Em conclusão, poderá dizer-se que o liberalismo, apesar de partir do pressuposto da limitação do conhecimento humano, faz profissão de fé nas capacidades humanas do cidadão e do indivíduo. Pelo contrário, o socialismo, sombranceiramente convencido das ilimitadas capacidades do género humano, acaba por passar um atestado de menoridade ao indivíduo, ao retirar-lhe, em todo ou em parte, não interessa, o governo da sua vida e passá-lo para as mãos dos governantes, seres que vá-se lá saber porquê, para os socialistas estão melhor habilitados a resolver problemas que não são seus, do que os directos interessados.
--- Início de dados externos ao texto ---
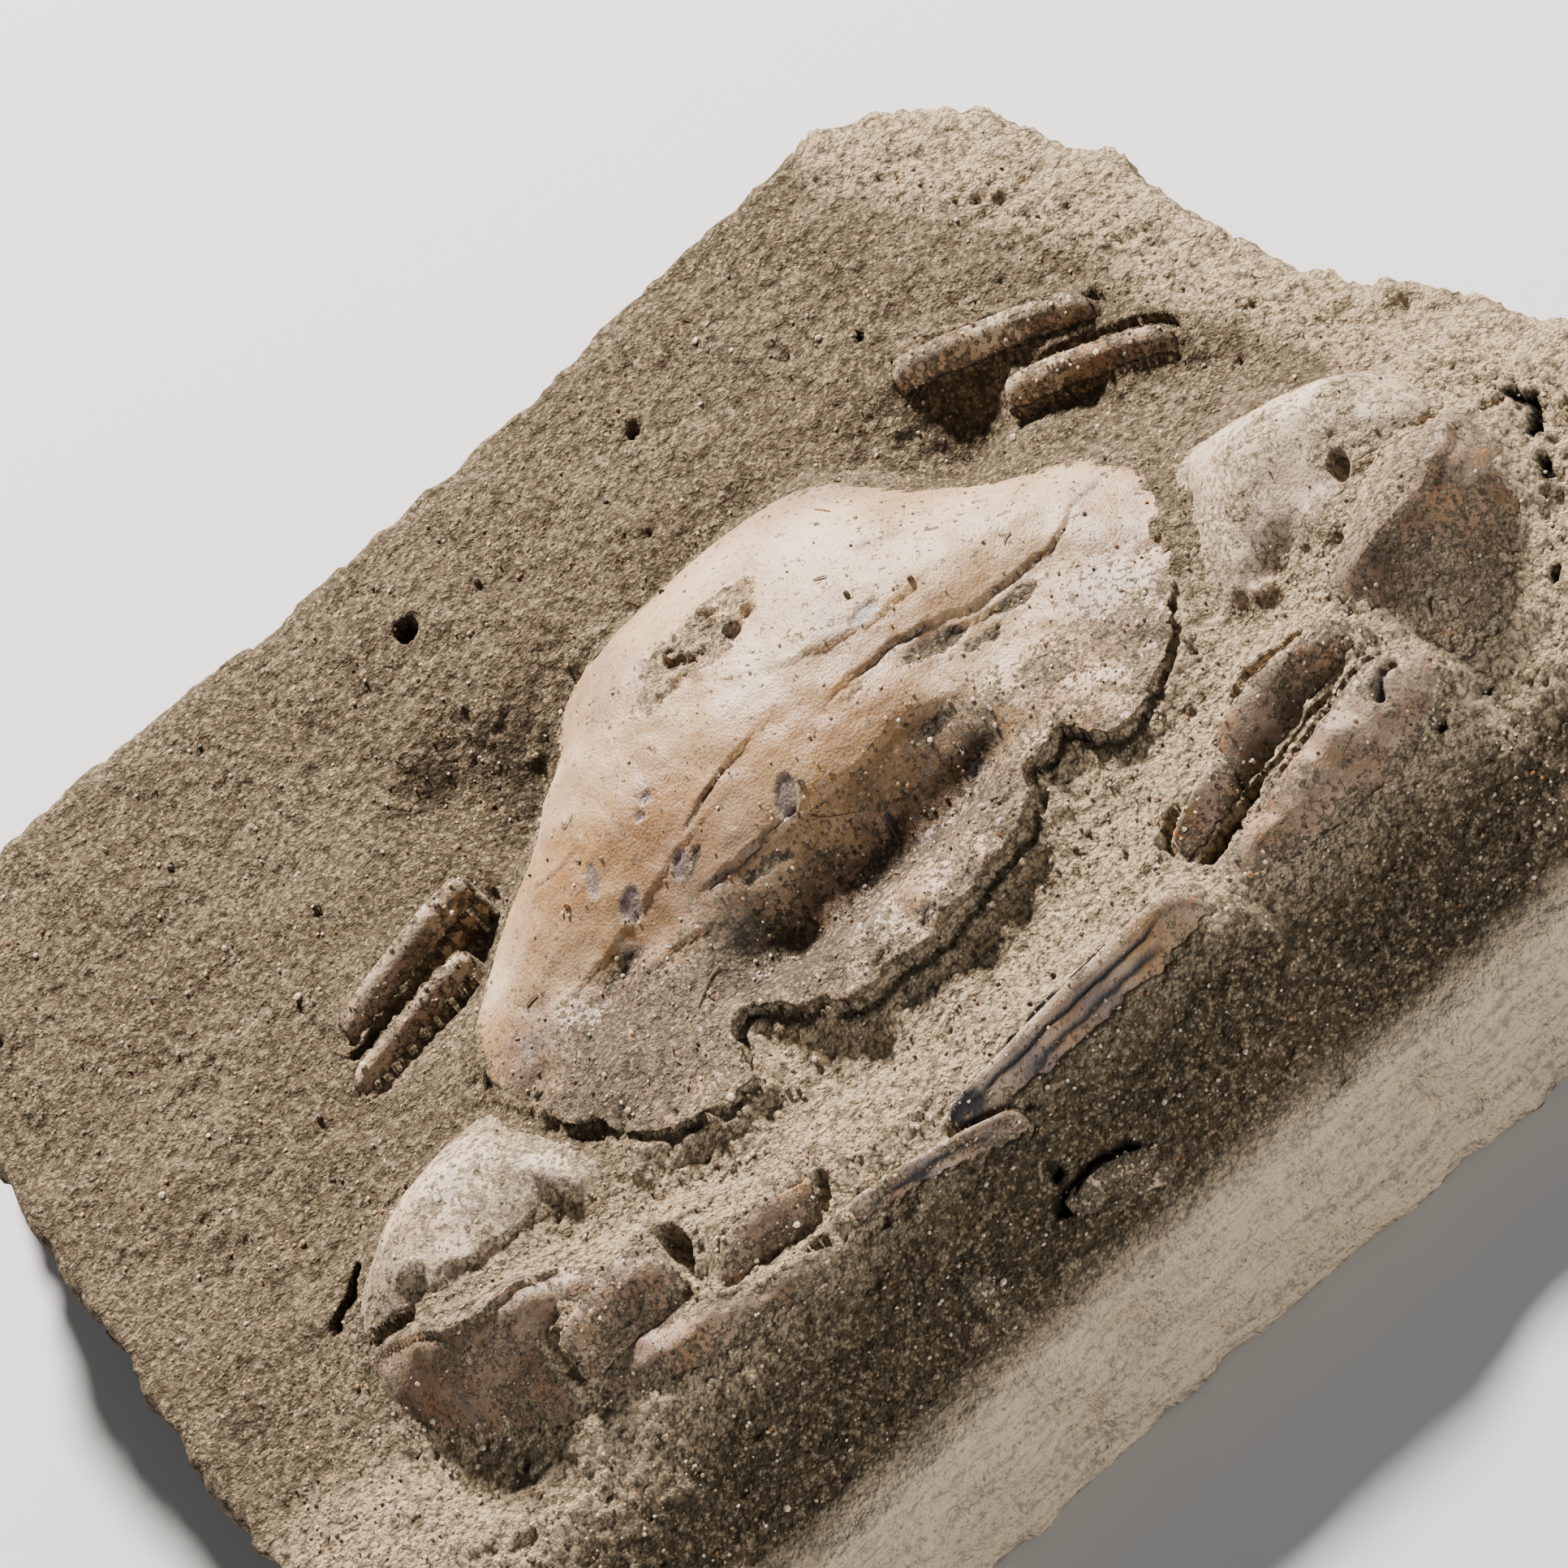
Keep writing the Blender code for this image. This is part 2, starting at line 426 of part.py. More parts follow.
def circle_points(x, y, radius, count):
    """Corners of a regular polygon in plan."""
    turns = [2 * math.pi * k / count for k in range(count)]
    return [(x + radius * math.cos(turn), y + radius * math.sin(turn)) for turn in turns]


def share(value, start, end):
    """How far a value has got from start to end, from 0 to 1."""
    return min(max((value - start) / (end - start), 0), 1)


def lumps(xy):
    """Small unevenness of the stone, strongest on the slope along its broken right rear side."""
    shake = random.Random(31)
    start_y, start_x = zip(*SLOPE_START)
    past_start = xy[:, 0] - np.interp(xy[:, 1], start_y, start_x)
    strength = PLAIN_LUMPS + (BROKEN_LUMPS - PLAIN_LUMPS) * np.clip(past_start / SLOPE_BLEND, 0, 1)
    return strength * np.array([shake.uniform(-1, 1) for _ in xy])


def stone_solid(edge, rings, seats, shell_seat_points, ground):
    """The block: its top with a fitted seat for every fossil piece, ragged sides and a flat underside."""
    seat_rings = []
    for name, ring in rings.items():
        if name == "carapace":
            seat_rings.append(ring)
        seat_rings.append(offset_ring(ring, GAP))
        seat_rings.append(offset_ring(ring, GAP + WALL_RUN))
    loose = scattered(edge, STONE_CELL, STONE_CELL * RIM_CLEAR, seed=23)
    clear = np.min([edge_distance(loose, ring) for ring in rings.values()], axis=0)
    loose = loose[clear > STONE_CELL * RIM_CLEAR]
    pits = []
    for x, y, radius, depth in STONE_PITS:
        loose = loose[np.hypot(loose[:, 0] - x, loose[:, 1] - y) > radius * PIT_CLEAR]
        pits += circle_points(x, y, radius, PIT_CORNERS)
        pits += circle_points(x, y, radius * PIT_FLOOR, PIT_FLOOR_CORNERS)
    top_xy, top_faces = triangulate([edge] + seat_rings, np.vstack((loose, pits, shell_seat_points)))
    top_z = ground(top_xy) + lumps(top_xy)
    for x, y, radius, depth in STONE_PITS:
        top_z[np.hypot(top_xy[:, 0] - x, top_xy[:, 1] - y) < radius * (1 + PIT_FLOOR) / 2] -= depth
    for name, ring in rings.items():
        over = edge_distance(top_xy, ring) < GAP + WALL_RUN * 0.5
        top_z[over] = seats[name](top_xy[over]) - GAP
    rim = len(edge)
    top_z[:rim] = edge[:, 2]

    corners = [(x, y, z) for (x, y), z in zip(top_xy, top_z)]
    faces = [tuple(face) for face in top_faces]
    shake = random.Random(41)
    outward = offset_ring(edge, 1) - edge
    above = list(range(rim))
    for level in WALL_LEVELS:
        below = []
        for point, out in zip(edge, outward):
            flare = level * (FOOT_LEAN + FOOT_FLARE * share(point[0], *FLARE_BLEND))
            below.append(len(corners))
            corners.append((point[0] + out[0] * flare + shake.uniform(-FOOT_RAGGED, FOOT_RAGGED),
                            point[1] + out[1] * flare + shake.uniform(-FOOT_RAGGED, FOOT_RAGGED),
                            point[2] + (-BLOCK_HEIGHT - point[2]) * level))
        for i in range(rim):
            after = (i + 1) % rim
            faces.append((above[i], below[i], below[after]))
            faces.append((above[i], below[after], above[after]))
        above = below
    foot = np.array([corners[i] for i in above])
    foot_xy, foot_faces = triangulate([foot], [])
    faces += [tuple(above[i] for i in reversed(face)) for face in foot_faces]
    return corners, faces


def block_edge():
    """The block's top edge, smooth but slightly ragged."""
    edge = smooth_ring(BLOCK_EDGE, STONE_EDGE)
    shake = random.Random(5)
    for point in edge:
        point[0] += shake.uniform(-RAGGED, RAGGED)
        point[1] += shake.uniform(-RAGGED, RAGGED)
    return edge


def carapace_heights():
    """Known heights all over the carapace: its margin, the middle line and both halves."""
    middle = [(0, y, z) for y, z in CARAPACE_MIDDLE]
    right = [(-x, y, z) for x, y, z in CARAPACE_HALF]
    return CARAPACE_EDGE + middle + CARAPACE_HALF + right


def stone_heights():
    """Known heights of the stone: just below the rim of every fossil piece, then around them."""
    known = []
    for x, y, z in CARAPACE_EDGE:
        known.append((x, y, z - SIDE_STEP - (FRONT_STEP - SIDE_STEP) * share(y, *FRONT_BLEND)))
    for shape in PIECES.values():
        known += [(x, y, z - PIECE_STEP) for x, y, z in shape["edge"]]
    return known + STONE_SPOTS + BLOCK_EDGE


def build():
    for old in list(bpy.data.objects):
        bpy.data.objects.remove(old)

    shell_height = bent_plate(carapace_heights())
    rings = {"carapace": smooth_ring(CARAPACE_EDGE, SHELL_RIM)}
    seats = {"carapace": lambda xy: shell_height(xy) - SHELL_THICKNESS}
    floors = {}
    for name, shape in PIECES.items():
        rings[name] = smooth_ring(shape["edge"], PIECE_RIM)
        floors[name] = min(z for x, y, z in shape["edge"]) - SEAT_DEPTH
        seats[name] = lambda xy, floor=floors[name]: np.full(len(xy), floor)

    seat_points = scattered(rings["carapace"], SHELL_SEAT_CELL, SHELL_SEAT_CELL * SEAT_RIM_CLEAR, seed=17)
    stone = stone_solid(block_edge(), rings, seats, seat_points, bent_plate(stone_heights()))
    corners = np.array(stone[0])
    middle = (corners.min(axis=0) + corners.max(axis=0)) / 2
    origin = np.array((middle[0], middle[1], -BLOCK_HEIGHT))

    add_piece("stone", stone, origin, "sandstone")
    shell = carapace_solid(rings["carapace"], shell_height, seats["carapace"], seat_points)
    add_piece("carapace", shell, origin, "shell")
    for seed, (name, shape) in enumerate(PIECES.items(), start=60):
        add_piece(name, embedded_solid(name, shape, rings[name], floors[name], seed), origin, shape["tint"])


build()
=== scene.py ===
import math
import random

import bpy
import bmesh
import numpy as np
from mathutils import Matrix, Vector, bvhtree, kdtree, noise


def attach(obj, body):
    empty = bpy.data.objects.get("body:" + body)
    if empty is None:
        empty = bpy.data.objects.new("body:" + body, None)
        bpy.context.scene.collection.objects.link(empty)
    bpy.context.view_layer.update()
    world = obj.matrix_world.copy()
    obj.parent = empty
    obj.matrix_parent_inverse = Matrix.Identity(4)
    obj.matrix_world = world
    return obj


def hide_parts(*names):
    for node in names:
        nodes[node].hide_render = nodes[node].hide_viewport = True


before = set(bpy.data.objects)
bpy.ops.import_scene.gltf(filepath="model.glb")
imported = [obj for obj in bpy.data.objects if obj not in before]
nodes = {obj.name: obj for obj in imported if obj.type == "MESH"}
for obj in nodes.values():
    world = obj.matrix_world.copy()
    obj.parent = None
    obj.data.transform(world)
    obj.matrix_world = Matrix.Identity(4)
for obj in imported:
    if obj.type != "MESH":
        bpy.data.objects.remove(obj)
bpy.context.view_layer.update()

# The crab was measured in millimetres from the middle of its carapace, on the slab's flat top.
crabZero = np.array((0.8525, 0.0675, 28.0))


def deselect():
    bpy.ops.object.select_all(action="DESELECT")


def pick(obj):
    deselect()
    obj.select_set(True)
    bpy.context.view_layer.objects.active = obj


def useModifier(obj, kind, **settings):
    pick(obj)
    modifier = obj.modifiers.new(kind.lower(), kind)
    for key, value in settings.items():
        setattr(modifier, key, value)
    bpy.ops.object.modifier_apply(modifier=modifier.name)


def copyNode(name, newName):
    obj = bpy.data.objects.new(newName, nodes[name].data.copy())
    obj.data.name = newName
    bpy.context.scene.collection.objects.link(obj)
    pick(obj)
    bpy.ops.object.mode_set(mode="EDIT")
    bpy.ops.mesh.select_all(action="SELECT")
    bpy.ops.mesh.remove_doubles(threshold=0.00001)
    bpy.ops.object.mode_set(mode="OBJECT")
    obj.data.materials.clear()
    return obj


def readPoints(obj):
    flat = np.empty(len(obj.data.vertices) * 3)
    obj.data.vertices.foreach_get("co", flat)
    return flat.reshape(-1, 3) * 1000 - crabZero


def writePoints(obj, points):
    obj.data.vertices.foreach_set("co", ((points + crabZero) / 1000).ravel())
    obj.data.update()


def readNormals(obj):
    flat = np.empty(len(obj.data.vertices) * 3)
    obj.data.vertices.foreach_get("normal", flat)
    return flat.reshape(-1, 3)


def paint(obj, name, values):
    layer = obj.data.attributes.get(name) or obj.data.attributes.new(name, "FLOAT", "POINT")
    layer.data.foreach_set("value", np.clip(values, 0, 1).astype(np.float32))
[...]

Como vê, meu caro Irreflexões, tudo o mais e principalmente o que refere na sua «posta», são corolários, sem dúvida interessantes, da questão de fundo, que é a de confiar ou não, nas capacidades do indivíduo, apesar (e sobretudo por isso mesmo) de as sabermos muito limitadas. Você, que é socialista, não acredita no indivíduo. Eu, que sou liberal, não acredito senão nos indivíduos, com excepção daqueles que estão no aparelho do Estado, a tratar dos meus assuntos, dos meus interesses, ou seja, da minha vida.